Mit Abschluss der Baumaßnahmen hat sich das Bild der Karlsruher Fußgängerzone – zwischen Europa- und Kronenplatz – durch den Wegfall von Schienen und Bahnen maßgeblich verändert. Die Ost-West-Achse des Tunnels beginnt im Osten in der Durchlacher Allee und führt über die Haltestellen Durlacher Tor, Kronenplatz, Lammstraße und Europaplatz bis zum Mühlburger Tor. An der Lammstraße führt außerdem eine orthogonale Abzweigung des Tunnels in den Süden und erschließt die Haltestellen Marktplatz, Ettlinger Tor und Kongresszentrum.

Sieben Haltestellen als Raumsequenz

Die sieben Haltestellen des Stadtbahnprojekts wirken als abgeschlossene Raumsequenz zusammen und weisen alle ein einheitliches Gestaltungskonzept auf. Lediglich die Kubatur unterscheidet sich, die jeweils von der spezifischen städtischen Situation bestimmt wird. Das zurückhaltende Design der Haltestellen steht dem regen Treiben und der optischen und akustischen Reizdichte der darüber liegenden Fußgängerzone gegenüber und unterstreicht die formalen Eigenschaften des Raumes.

Drastische Reduktion und farbliche Homogenität

Jede Haltestelle setzt sich jeweils aus zwei Raumkategorien zusammen, die unterschiedlichen architektonischen Konzepten folgen: Die Transferräume bilden den Übergang vom Außenraum zum Bahnsteig und umfassen den überirdischen Zugang samt Treppen und Zwischengeschosse. Hier bleibt das Ingenieurbauwerk vollständig ablesbar: Charakteristisch sind die rohen, gestockten Betonwände, grauer Terrazzoboden und scheinbar zufällig platzierte, kegelförmige Deckeneinbaustrahler, die ungerichtetes Licht verstreuen. Die Bahnsteigebenen unterscheiden sich stark von diesen vorgelagerten Räumen durch drastische Reduktion und farbliche Homogenität.
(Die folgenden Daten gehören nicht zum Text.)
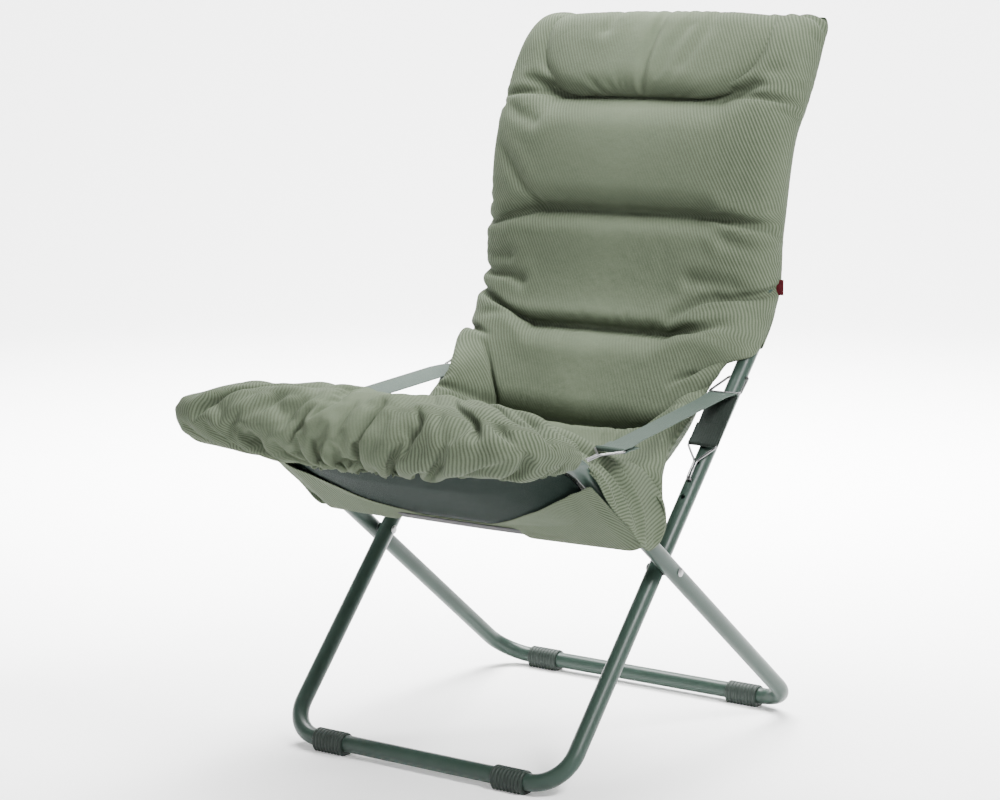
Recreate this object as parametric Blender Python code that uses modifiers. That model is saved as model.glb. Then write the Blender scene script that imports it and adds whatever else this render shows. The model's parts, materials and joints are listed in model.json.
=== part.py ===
"""Folding deck chair: two tube frames crossed like scissors, a padded hammock seat and adjuster straps.

Metres, +Z up. The chair faces -Y, the sitter's left is +X. The origin is the bottom centre of its box.
"""
import math

import bmesh
import bpy
from mathutils import Matrix, Vector

# ---------------------------------------------------------------- driving dimensions
GAP = 0.0003                     # clearance between touching pieces
TUBE_R = 0.0125                  # 25 mm steel tube
TUBE_WALL = 0.0012
BAR_Z = 0.017                    # centre height of the floor bars
PIVOT_Y = -0.01126               # puts the origin at the middle of the whole depth
PIVOT_Z = 0.284
BACK_HALF_WIDTH = 0.245          # inner frame: front legs and back
SEAT_HALF_WIDTH = 0.273          # outer frame: rear legs and seat
LEAN = math.radians(41.64)       # inner frame's side tubes, from vertical
RISE = math.radians(37.53)       # outer frame's side tubes, above horizontal
PIVOT_ON_BACK = 0.357            # pivot, measured up the inner frame from its floor corner
PIVOT_ON_SEAT = 0.438            # pivot, measured up the outer frame from its floor corner
CORNER_R = 0.055                 # bends at the floor bars and the end bars
SOFT_BEND_R = 0.120              # shallow bends half way up the side tubes

BACK_BEND_1 = 0.790              # along the inner frame, from the floor corner
BACK_MID_LEAN = math.radians(12.5)
BACK_MID_LENGTH = 0.293
HEAD_LEAN = math.radians(30.0)
HEAD_LENGTH = 0.176
BACK_JOINT = 0.110               # tube joint, past the first bend

SEAT_BEND = 0.752
SEAT_TIP_RISE = math.radians(11.0)
SEAT_TIP_LENGTH = 0.150
SEAT_JOINT = 0.600

SPIGOT_LENGTH = 0.060
JOINT_RIVET_R = 0.002
JOINT_RIVET_OFFSET = 0.015
RIVET_PROUD = 0.0008
PIVOT_RIVET_R = 0.003
PIVOT_HEAD_R = 0.0065
PIVOT_HEAD_H = 0.0028
WASHER_R = 0.008

FOOT_LENGTH = 0.054
FOOT_R = 0.0155
FOOT_SEAM_GAP = 0.002            # foot's outer end, from the start of the corner bend
FOOT_SIDE = 0.72                 # where the round top ends, as a share of the floor distance
FOOT_FLAT = 0.62                 # half of the flat, as a share of FOOT_R
HEAD_CROWN = ((0.0, 1.0), (0.62, 0.85), (1.0, 0.25))    # rivet head, radius and height shares

HOLES_ON_BACK = (0.4720, 0.5015, 0.5310, 0.5605)
USED_HOLE = HOLES_ON_BACK[1]
ADJUST_HOLE_R = 0.0042
GUIDE_HOLE = 0.692
GUIDE_REACH = Vector((-0.041, -0.018))
GUIDE_WIRE_R = 0.002
HOOK_WIRE_R = 0.00175
HOOK_HOLE_ON_SEAT = 0.730
BASE_HALF = 0.027                # half of each wire's base bar
HOOK_NECK = 0.030
HOOK_LENGTH = 0.060
HOOK_SINK = 0.004                # hook ends above the tube axis, inside the wall
HOOK_RADII = (0.0, 0.003, 0.008, 0.0035)    # bends of half a hook, from its end
GUIDE_FOOT = 0.0035              # room between the guide's legs and the tube
GUIDE_BEND_R = 0.0035
STRAP_WIDTH = 0.048
STRAP_T = 0.0016
STRAP_STANDOFF = 0.0170          # strap above the inner frame's tube axis

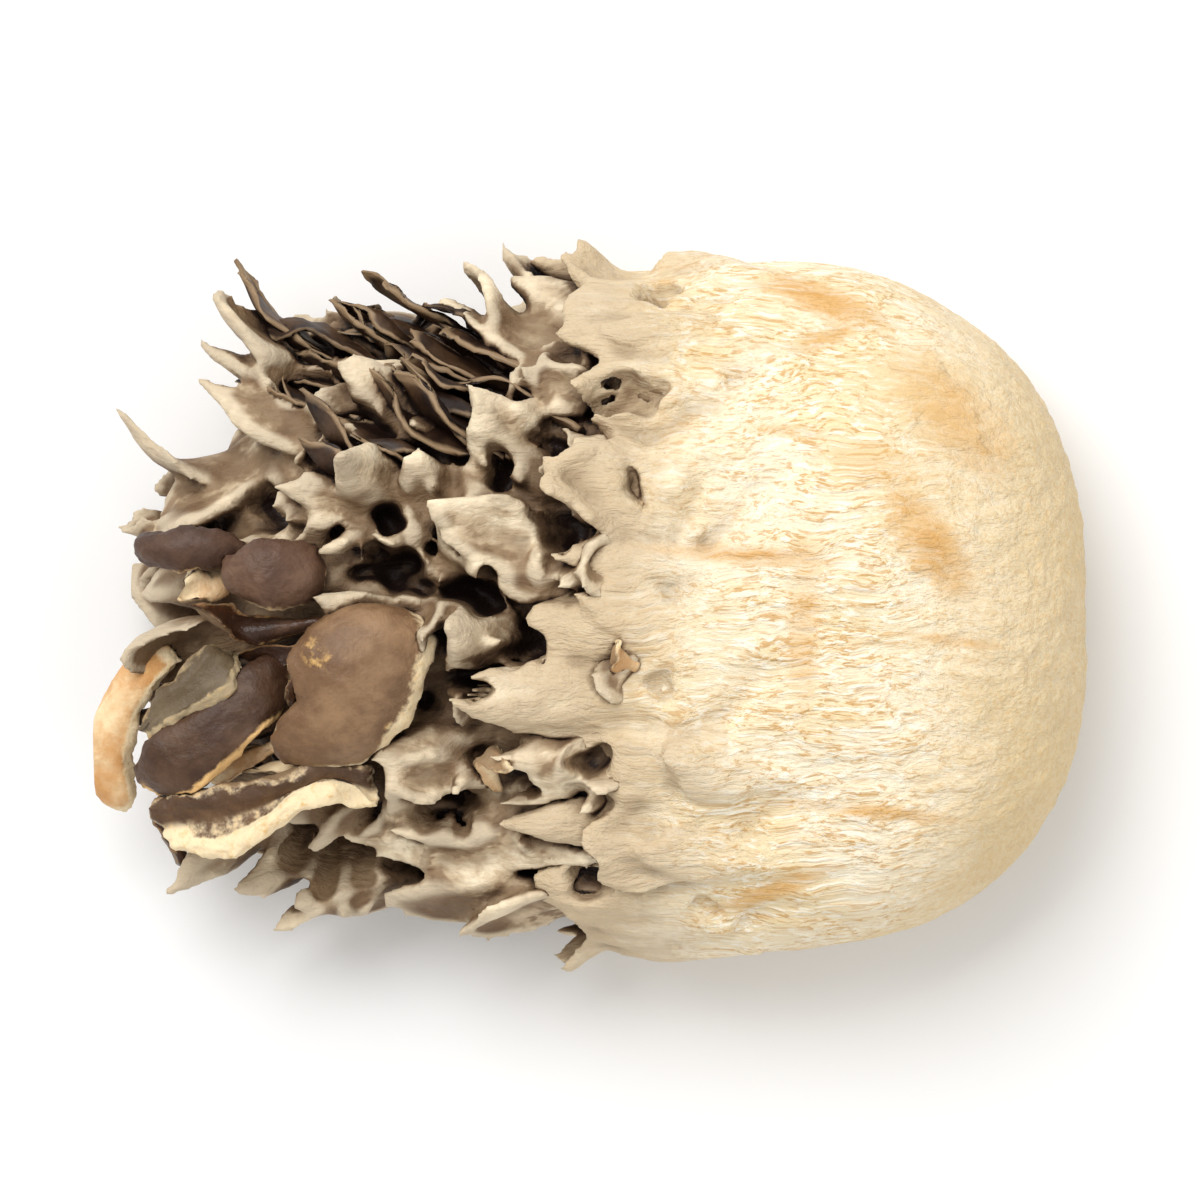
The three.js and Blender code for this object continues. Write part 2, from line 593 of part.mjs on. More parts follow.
function addNode(name, solid, finish) {
  const body = soundBody(solid.subtract(belowSurface).simplify(SHORTEST_EDGE));
  const mesh = new THREE.Mesh(geometryOf(body), new THREE.MeshStandardMaterial(finish));
  mesh.name = name;
  group.add(mesh);
}

function buildStemBase(firstRow, caps) {
  const core = skinGeometry(0.9995 * THICK_END_REACH, BASE_END, BASE_MESH, branchRelief);
  const body = withFronds(solidOf(core), firstRow);
  return caps.reduce((rest, cap) => rest.subtract(capSolid(cap, PIECE_GAP)), body);
}

function buildSmallFronds(fronds, firstRow, caps) {
  const core = skinGeometry(BASE_END - PIECE_GAP / 2, CORE_END + 0.01, CORE_MESH, () => -CORE_SHRINK);
  const baseRoom = skinGeometry(0.99 * THICK_END_REACH, BASE_END - PIECE_GAP, CORE_MESH, () => PIECE_GAP);
  let body = withFronds(solidOf(core), fronds).subtract(solidOf(baseRoom));
  for (const frond of firstRow) body = body.subtract(smallBlade(frond, PIECE_GAP));
  for (const cap of caps) body = body.subtract(capSolid(cap, PIECE_GAP));
  for (const hollow of HOLLOWS) body = body.subtract(hollowSolid(hollow));
  return body;
}

const lobes = LOBES.map(lobeBlade);
const onBase = (lobe) => lobe.root.x > BASE_END;
const firstRow = [...baseFronds(), ...lobes.filter(onBase)];
const further = [...smallFronds(), ...lobes.filter((lobe) => !onBase(lobe)), ...lamellae()];
addNode('stem_base', buildStemBase(firstRow, CAPS), STEM_FINISH);
addNode('small_fronds', buildSmallFronds(further, firstRow, CAPS), FROND_FINISH);
CAPS.forEach((cap, i) => {
  const earlier = CAPS.slice(0, i);
  const solid = earlier.reduce((rest, other) => rest.subtract(capSolid(other, PIECE_GAP)), capSolid(cap));
  addNode(cap.name, solid, CAP_FINISH);
});

export default group;
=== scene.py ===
# %% [markdown]
# # A dried clump of maitake, lying on its side
# The clump is one grown thing: a thick cream stem base that breaks up into many small grey-brown fronds,
# with a few larger brown caps at one corner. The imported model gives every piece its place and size.
# This script dresses it: each solid is replaced by a finer mesh that follows the same rule of growth.

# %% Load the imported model
import bmesh
import bpy
import math
import numpy as np
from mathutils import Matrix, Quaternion, Vector
from mathutils.bvhtree import BVHTree
from mathutils.kdtree import KDTree


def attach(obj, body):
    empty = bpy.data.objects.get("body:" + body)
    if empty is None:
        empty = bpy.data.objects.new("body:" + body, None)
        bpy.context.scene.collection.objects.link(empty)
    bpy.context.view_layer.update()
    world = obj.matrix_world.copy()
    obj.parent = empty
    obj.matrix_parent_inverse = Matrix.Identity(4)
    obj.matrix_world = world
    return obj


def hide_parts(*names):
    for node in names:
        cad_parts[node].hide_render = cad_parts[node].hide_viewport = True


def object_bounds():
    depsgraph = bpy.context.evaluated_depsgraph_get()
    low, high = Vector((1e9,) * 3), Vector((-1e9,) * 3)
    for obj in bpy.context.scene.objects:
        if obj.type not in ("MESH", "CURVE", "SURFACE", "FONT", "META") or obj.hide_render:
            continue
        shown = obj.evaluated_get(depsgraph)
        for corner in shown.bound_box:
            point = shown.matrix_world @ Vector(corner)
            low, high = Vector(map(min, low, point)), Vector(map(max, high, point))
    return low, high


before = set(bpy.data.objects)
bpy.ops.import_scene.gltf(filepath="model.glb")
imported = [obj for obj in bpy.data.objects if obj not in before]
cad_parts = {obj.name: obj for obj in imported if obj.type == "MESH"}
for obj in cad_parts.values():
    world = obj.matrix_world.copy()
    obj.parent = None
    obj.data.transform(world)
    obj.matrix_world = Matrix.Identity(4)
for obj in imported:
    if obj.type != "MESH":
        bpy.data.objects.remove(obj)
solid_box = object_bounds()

MM = 0.001
print("nodes:", sorted(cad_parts),
      "box (mm):", [[round(v / MM, 1) for v in corner] for corner in solid_box])

# %% [markdown]
# ## The rule of growth
# Every draw comes from one small seeded generator, so the fronds stand in the same places in each run, and
# in the same places as the solids' fronds. A generator written out in full is used instead of a library's,
# because its numbers can't change between versions.

# %% Seeded draws and two ways to blend
class Draw:
    def __init__(self, seed):
        self.state = seed & 0xFFFFFFFF

    def next(self):
        self.state = (self.state + 0x6D2B79F5) & 0xFFFFFFFF
        t = self.state
        t = ((t ^ (t >> 15)) * (t | 1)) & 0xFFFFFFFF
        t = (t ^ (t + (((t ^ (t >> 7)) * (t | 61)) & 0xFFFFFFFF))) & 0xFFFFFFFF
        return (t ^ (t >> 14)) / 2**32

    def span(self, low, high):
        return low + (high - low) * self.next()


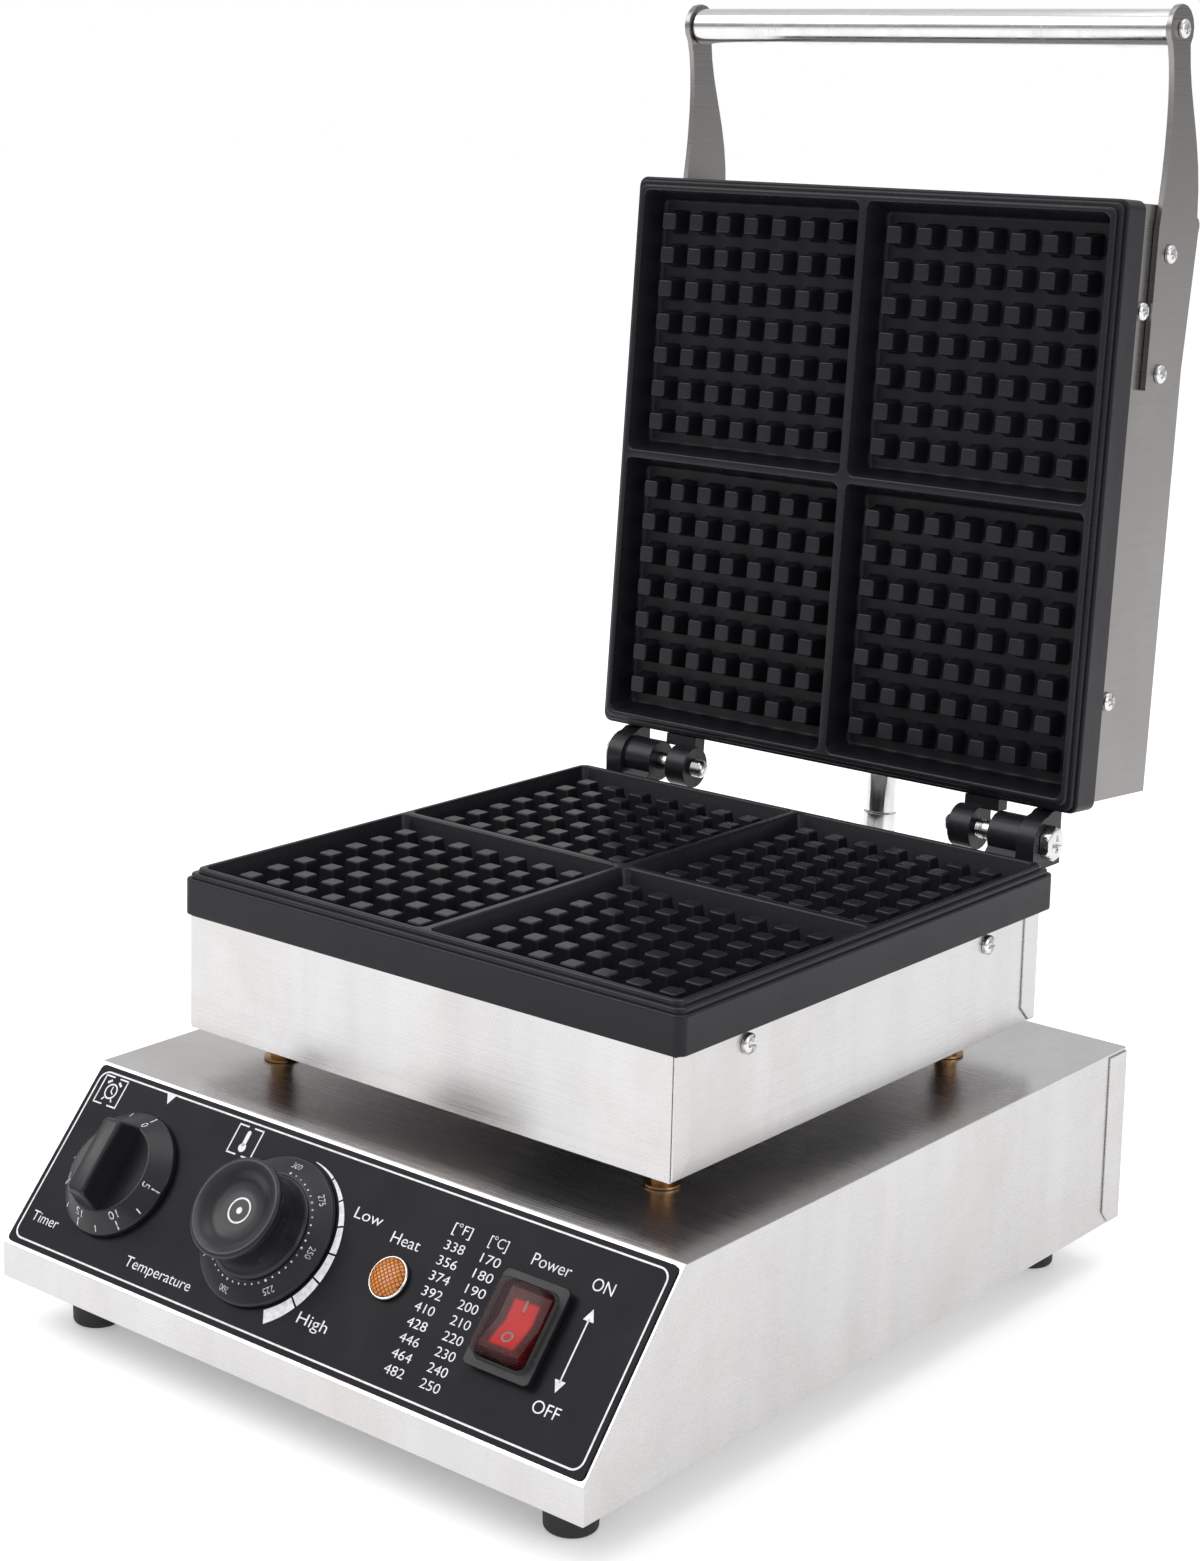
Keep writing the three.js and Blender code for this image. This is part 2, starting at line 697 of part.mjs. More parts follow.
function lowerCasing() {
  const top = PLATE_LEDGE_Z - PLATE_SKIRT - GAP;
  const inner = CASING_HALF_WIDTH - SHEET;
  const shell = cut(
    block(
      [-CASING_HALF_WIDTH, LOWER_CASING_FRONT, CASING_BOTTOM],
      [CASING_HALF_WIDTH, LOWER_CASING_REAR, top],
    ),
    block(
      [-inner, LOWER_CASING_FRONT + SHEET, CASING_BOTTOM + SHEET],
      [inner, LOWER_CASING_REAR - SHEET, top + 1],
    ),
  );
  const stems = pillarPlaces().map(([, x, y]) =>
    rod("z", [x, y], STEM_HOLE, CASING_BOTTOM - 1, CASING_BOTTOM + SHEET + 1),
  );
  return cut(shell, together(...stems), sideHoles(LOWER_SCREWS));
}

const ARM_SCREW_PLACES = ARM_SCREWS.map((along) => [ARM_CENTRE - ARM_SCREW_OFFSET, along]);

function upperCasing() {
  const front = UPPER_PLATE_BACK + GAP;
  const inner = CASING_HALF_WIDTH - SHEET;
  const shell = cut(
    block(
      [-CASING_HALF_WIDTH, front, LID_CASING_START],
      [CASING_HALF_WIDTH, LID_CASING_REAR, LID_CASING_END],
    ),
    block(
      [-inner, front - 1, LID_CASING_START + SHEET],
      [inner, LID_CASING_REAR - SHEET, LID_CASING_END - SHEET],
    ),
  );
  const wall = [LID_CASING_START - 1, LID_CASING_START + SHEET + 1];
  const conduit = rod("z", [0, FERRULE_BEHIND], GROMMET_GROOVE + 0.5, ...wall);
  return cut(shell, conduit, sideHoles([...UPPER_SCREWS, ...ARM_SCREW_PLACES]));
}

add(machine, "lower_casing", lowerCasing(), steel);
add(lid, "upper_casing", upperCasing(), steel);

Object.entries(SIDES).forEach(([side, sign]) => {
  CASING_SCREWS_ALONG.forEach((along, i) => {
    const seat = CASING_HALF_WIDTH + RUNNING;
    sideScrew(machine, `lower_casing_screw_${side}_${i + 1}`, sign, seat, ...LOWER_SCREWS[i]);
    sideScrew(lid, `upper_casing_screw_${side}_${i + 1}`, sign, seat, ...UPPER_SCREWS[i]);
  });
});

// ---------------------------------------------------------------- handle

const ARM_INNER = CASING_HALF_WIDTH + GAP;
const ARM_OUTER = ARM_INNER + BRACKET_THICKNESS;

const EYE_RADIUS = HANDLE_RADIUS + 2;

function curve(...points) {
  const bezier = new THREE.CubicBezierCurve(...points.map((p) => new THREE.Vector2(...p)));
  return bezier.getPoints(8).map((p) => [p.x, p.y]);
}

// An arm with a straight foot, a bump where it passes the casing's end, and a waisted neck that
// ends in a round eye. Drawn as (behind the hinge axis, along the lid).
function bracket(sign) {
  const front = ARM_CENTRE - ARM_WIDTH / 2;
  const rear = ARM_CENTRE + ARM_WIDTH / 2;
  const foot = ARM_SCREWS[0] - 7;
  const shoulder = LID_CASING_END - 7.5;
  const eye = [HANDLE_BEHIND, HANDLE_ALONG];
  const eyeArc = arc(eye, EYE_RADIUS, -35, 225, 12);
  const bump = arc([rear + 1.6, shoulder], 4, -30, 70, 4);
  const rearNeck = curve(
    bump.at(-1),
    [rear + 1, shoulder + 36],
    [HANDLE_BEHIND + 11.4, HANDLE_ALONG - 30],
    eyeArc[0],
  );
  const frontNeck = curve(
    eyeArc.at(-1),
    [HANDLE_BEHIND - 1, HANDLE_ALONG - 21],
    [front + 4.7, shoulder + 26],
    [front, shoulder - 2],
  );
  const outline = [
    [front, foot],
    [rear, foot],
    ...bump,
    ...rearNeck.slice(1, -1),
    ...eyeArc,
    ...frontNeck.slice(1),
  ];
  const plate = prismX(outline, ...span(sign, [ARM_INNER, ARM_OUTER]));
  const through = span(sign, [ARM_INNER - 1, ARM_OUTER + 1]);
  const holes = [...ARM_SCREW_PLACES, eye].map((centre) => rod("x", centre, SCREW_RADIUS + 0.3, ...through));
  return cut(plate, together(...holes));
}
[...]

Sie sind allseitig in weiße Raumschalen gehüllt, wobei die Übergänge zwischen Boden, Wand und Decke abgerundet sind. Großformatige Betonwerksteine bedecken den Boden und die halbe Wandhöhe; der obere Wandabschnitt und die Decke bestehen hingegen aus einer akustisch wirksamen Trockenbaukonstruktion. Dieser neutrale Hintergrund lässt dem künstlerischen Eingriff durch Ingo Maurer den Raum, den er benötigt.

Filigranes Seilnetz für die Beleuchtung

Inspiration für die lichtkünstlerische Intervention waren die Oberleitungen, die bei Straßenbahnen aufgrund fehlender Stromschienen als Antrieb benötigt werden. In Anlehnung daran sind in den neuen Bahnhöfen – neben den notwendigen Oberleitungen für die Bahn – Drahtseile als Beleuchtungsaufhängung quer über beide Bahnsteige gespannt.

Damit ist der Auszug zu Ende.